En la carretera eran frecuentes los controles militares. El Narco y el Estado se habían enzarzado en una aparente guerra que parecía todo un desafío al poder establecido; las noticias de matanzas entre bandas y contra policías eran diarias, y el efecto notable para nosotros era que cada poco y en cada carretera, un efectivo armado hasta los dientes revisaba pasajeros y equipajes. Varios soldados entraban fusil en mano en el autobús, y pedían la documentación a quien encontraran sospechoso. Susana tuvo la tentación de hacer una foto disimulada con los militarotes dentro del autobús, y aunque le dije que no estábamos en Madrid, no conseguí disuadirla. Uno de ellos la vio, y con rostro desencajado e intimidante y voz amenazadora, vino corriendo a preguntar si había tomado una fotografía. El corazón de Susana se debió poner al galope, y se quedó paralizada balbuceando una respuesta. Yo le contesté por ella tranquilamente, casi mostrando indiferencia, que estaba viendo fotos del día anterior; y aunque no quedó muy convencido, se marchó sin saber qué contestar o qué hacer. Susana se quedó asustadísima, dándose cuenta de que no se trataba de soldados europeos; que estaba en un país hispanoamericano donde los militares habían hecho desaparecer a millones de personas durante el último medio siglo, masacradas por cualquier idea política o casi por capricho. En fin, que en lo sucesivo no era cuestión de andarse con tonterías con ellos.
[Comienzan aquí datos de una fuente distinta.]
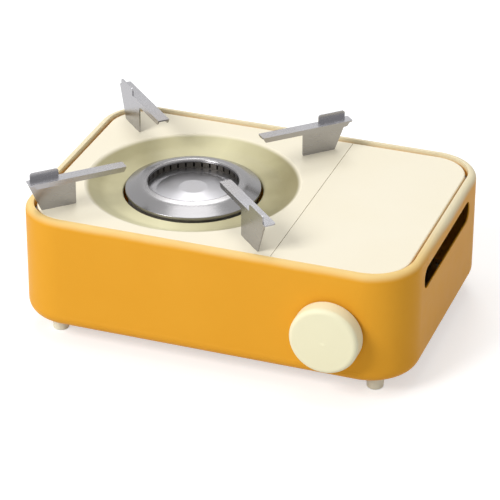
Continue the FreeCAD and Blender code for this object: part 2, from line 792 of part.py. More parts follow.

Seguíamos por un paisaje semidesértico de lomas suaves, cárcavas profundas de las escasas y torrenciales lluvias, y el típico decorado de espinos y cactus gigantes de las películas del oeste. Zacatecas era una ciudad con un extraño aspecto de alfombra acomodada sobre suaves colinas, sin ningún edificio cuya altura destacase sobre los demás. Detrás de ella se elevaba una montaña un poco más alta con un afloramiento rocoso peculiar, a cuyo mirador llevaba un teleférico que partía del lado opuesto de Zacatecas.
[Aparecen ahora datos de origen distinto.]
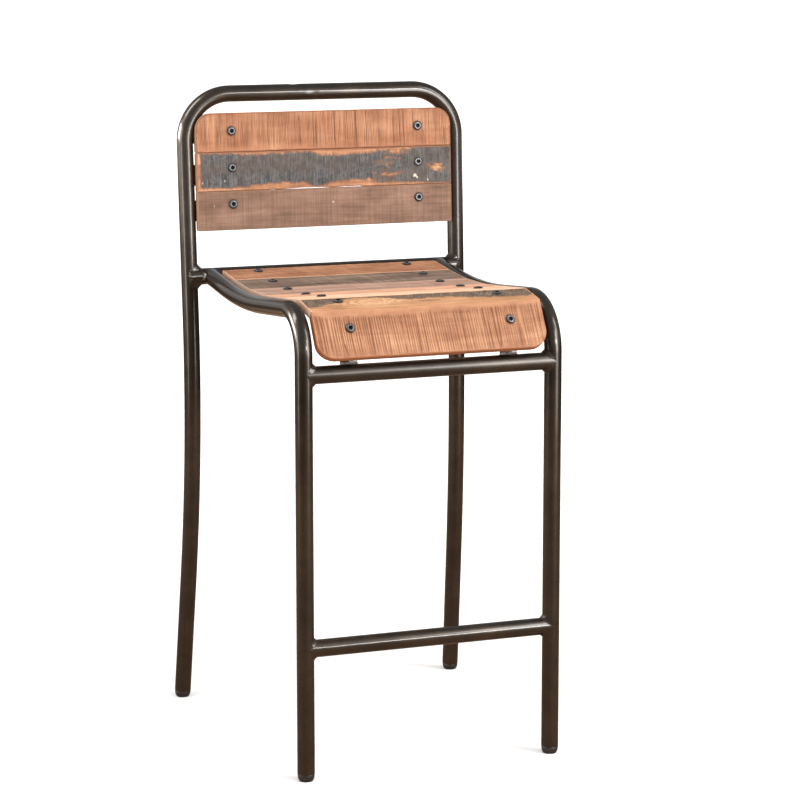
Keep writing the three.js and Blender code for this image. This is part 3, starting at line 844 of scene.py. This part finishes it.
def lathe(profile, hexes=()):
    """Vertices and faces of a turned body. Rings whose index is in hexes are hexagons, and the first
    and last points of the profile lie on the axis."""
    sides = TURNED_SIDES
    vertices = [(0, 0, profile[0][1])]
    for index, (radius, height) in enumerate(profile[1:-1], 1):
        for k in range(sides):
            angle = 2 * math.pi * k / sides
            flat = radius / math.cos((angle % (math.pi / 3)) - math.pi / 6) if index in hexes else radius
            vertices.append((flat * math.cos(angle), flat * math.sin(angle), height))
    vertices.append((0, 0, profile[-1][1]))
    last = len(vertices) - 1
    start = last - sides
    faces = [(0, 1 + (k + 1) % sides, 1 + k) for k in range(sides)]
    faces += wall_faces(1, len(profile) - 2, sides)
    faces += [(last, start + k, start + (k + 1) % sides) for k in range(sides)]
    return vertices, outward(np.array(vertices), faces)


# ---- Planks ----

class Board:
    """Where a plank lies: the middle of the edge that v starts from, v's direction across the
    plank, its width and the mitres at both edges (shift of v per unit of depth)."""

    def __init__(self, origin, across, width, half_length, mitres=(0.0, 0.0)):
        self.origin = np.array(origin)
        self.across = np.array(across.normalized())
        self.outward = np.array([0.0, self.across[2], -self.across[1]])
        self.width = width
        self.half = half_length
        self.mitres = mitres

    def points(self, u, v, depth):
        """Points in space of board coordinates; depth is below the face."""
        share = v / self.width
        v = v + depth * (self.mitres[0] * (1 - share) - self.mitres[1] * share)
        along = np.stack([u, 0 * u, 0 * u], -1)
        return self.origin + along + v[..., None] * self.across - depth[..., None] * self.outward


def grid_lines(length, step, edge):
    """Values from 0 to length, step apart, and closer over the rounded edge at both ends."""
    fine = edge * np.array([0.0, 0.08, 0.2, 0.38, 0.62, 1.0])
    count = max(2, round((length - 2 * edge) / step))
    inner = np.linspace(edge, length - edge, count + 1)
    return np.concatenate([fine[:-1], inner, length - fine[:-1][::-1]])


def inside_distance(board, u, v, radii, roll=None):
    """Distance from a point of the plank's face to its outline, not counting a rolled end; radii
    round the corners at the start and end of v."""
    far = board.width
    from_start = v + (far if roll and not roll[2] else 0)
    from_end = board.width - v + (far if roll and roll[2] else 0)
    distance = np.minimum(board.half - np.abs(u), np.minimum(from_start, from_end))
    for radius, from_edge in ((radii[0], from_start), (radii[1], from_end)):
        beyond = np.abs(u) - (board.half - radius)
        corner = (beyond > 0) & (from_edge < radius)
        rounded = radius - np.hypot(beyond, radius - from_edge)
        distance = np.where(corner, np.minimum(rounded, distance), distance)
    return np.maximum(distance, 0)


def half_length_at(board, v, radii):
    """Half the plank's length at v, which its rounded corners shorten."""
    half = np.full_like(v, board.half)
    for radius, from_edge in ((radii[0], v), (radii[1], board.width - v)):
        short = np.clip(radius - from_edge, 0, radius)
        half = half - (radius - np.sqrt(radius ** 2 - short ** 2))
    return half


def plank_grid(board, step, radii):
    """The board coordinates of the grid on the plank's face."""
    v_lines = grid_lines(board.width, ROW_STEP, EDGE_BAND)
    s_lines = grid_lines(2 * board.half, step, EDGE_BAND) / board.half - 1
    v, s = np.meshgrid(v_lines, s_lines, indexing="ij")
    return s * half_length_at(board, v, radii), v


def worn_rim(inside, u, v, arris, seed):
    """How far the uneven round-over at the rim drops below the face."""
    size = arris * (0.65 + 0.9 * octaves(u / 0.012, v / 0.012, seed) ** 2)
    rim = np.clip(size - inside, 0, size)
    return size - np.sqrt(size ** 2 - rim ** 2)


def rolled_edge(board, v, radius, reach, at_end):
    """How far a broad round-over at one end of v drops below the face."""
    short = np.clip(reach - (board.width - v if at_end else v), 0, reach)
    return radius - np.sqrt(radius ** 2 - short ** 2)


def wall_rings(board, u, v, depth, radii):
    """Rings of board coordinates down the plank's walls, from its rim."""
    out_u = np.where(np.abs(u) > board.half - max(radii), np.sign(u), 0)
    out_v = np.where(v > board.width - radii[1], 1, 0) - np.where(v < radii[0], 1, 0)
    return [(u - shrink * out_u, v - shrink * out_v, np.maximum(depth + 0.0004, level))
            for level, shrink in WALL_LEVELS]


def grid_faces(index):
    """Quads over a grid of vertex numbers."""
    corners = [index[:-1, :-1], index[:-1, 1:], index[1:, 1:], index[1:, :-1]]
    return np.stack(corners, -1).reshape(-1, 4).tolist()


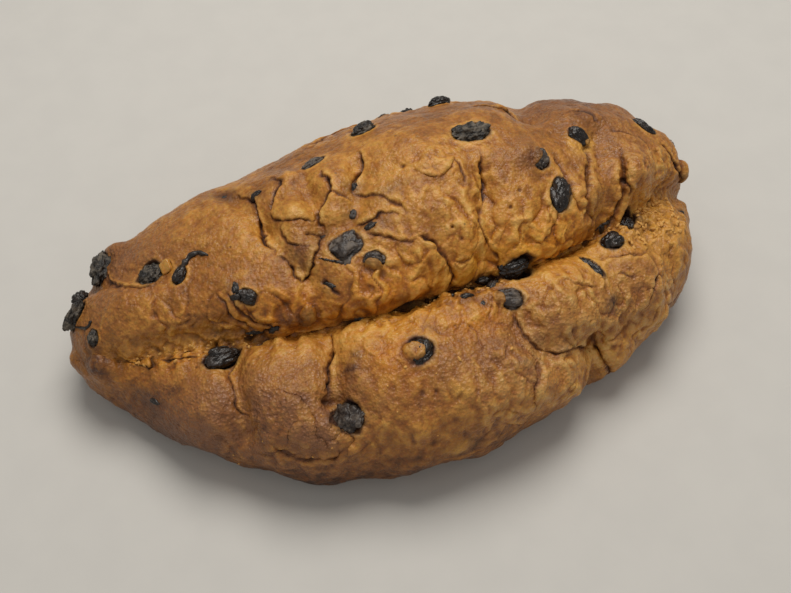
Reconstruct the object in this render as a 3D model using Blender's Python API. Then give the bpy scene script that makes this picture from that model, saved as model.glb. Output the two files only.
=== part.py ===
"""A stollen: one loaf of folded fruit dough, with the raisins that show set in its crust.

The loaf is lofted from stations along its length. At each station its section is two smooth curves,
the low front lobe and the taller fold that lies over it, which meet in a crease.

Frame: +X runs along the loaf to its blunt end, -Y faces the front lobe and +Z is up.
The origin is on the flat base. Sizes below are in millimetres and degrees.
"""

from math import cos, pi, radians, sin

import bmesh
import bpy
import numpy as np
from mathutils import Matrix, Vector

MM = 0.001

# The loaf
HALF_LENGTH = 141.0
NOSE_LEFT = (13.0, 23.0)  # the two end points: distance behind the middle line, height above the base
NOSE_RIGHT = (0.0, 29.0)
BASE_REACH = 7.0  # how far the ends would have to rise before the base leaves the table
TAPER_LEFT = 1.8  # exponents of the end curves: higher is blunter
TAPER_RIGHT = 3.6

# Each station: share of the half length, front width, back width, front lobe height, fold height,
# the crease's place as distance from the middle line and height, and how far the fold hangs over it
STATIONS = (
    (-1.00, 36, 84, 45, 73, -22, 42, -4),
    (-0.85, 44, 78, 47, 72, -24, 43, -4),
    (-0.60, 78, 77, 50, 73, -26, 46, -3),
    (-0.30, 85, 77, 53, 78, -30, 47, 0),
    (0.00, 86, 80, 56, 84, -31, 49, 1),
    (0.30, 78, 80, 56, 85, -30, 50, 1),
    (0.60, 65, 77, 55, 83, -24, 49, 0),
    (0.85, 58, 79, 52, 83, -13, 48, -2),
    (1.00, 46, 103, 50, 88, -6, 46, -3),
)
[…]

Tampoco era un lugar barato para alojarse, y para cuando encontramos algo ajustado a nuestras pretensiones, ya habíamos recorrido las calles más llamativas de la ciudad. Muy venida a menos, la ciudad había conocido el esplendor de la minería platera, y disponía de un centro monumental elaborado en cantería rosada, que era presidido por una espléndida catedral de portada churrigueresca. Sus plazuelas se llenaban de gente paseando al atardecer; actuaciones de payasos concentraban en una escalinata a las familias con niños, y entre sus cafeterías y soportales se repartía una nutrida vida estudiantil. Era una ciudad que a menudo recordaba a Granada, en su arquitectura como en su ambiente.







Se nos hizo de noche paseando por sus calles; de repente se empezó a oír música de charanga, con un inequívoco sabor bajoaragonés o navarro. De un callejón apareció una peña de estudiantes, no menos de 300, que bailaban recorriendo las calles al son de la charanga. Cuando encontraban una pareja salían al unísono a la carrera, y los rodeaban chillando “¡Beso, beso, beso…!”, para celebrarlo después con un griterío. Así, sin esperarlo, me encontraba en algo muy parecido a la Vaquilla de Teruel, y casi me emocioné. Nos contaron que se trataba de las “callejoneadas”, una tradición de estudiantes que se repetía cada viernes y cada sábado por la noche. Eso sí, llamaban tamborazos a las charangas. Qué curioso me resultaba que dos pueblos con tanto en común, casi dos versiones calcadas en mundos paralelos, se ignorasen y se desconociesen infinitamente.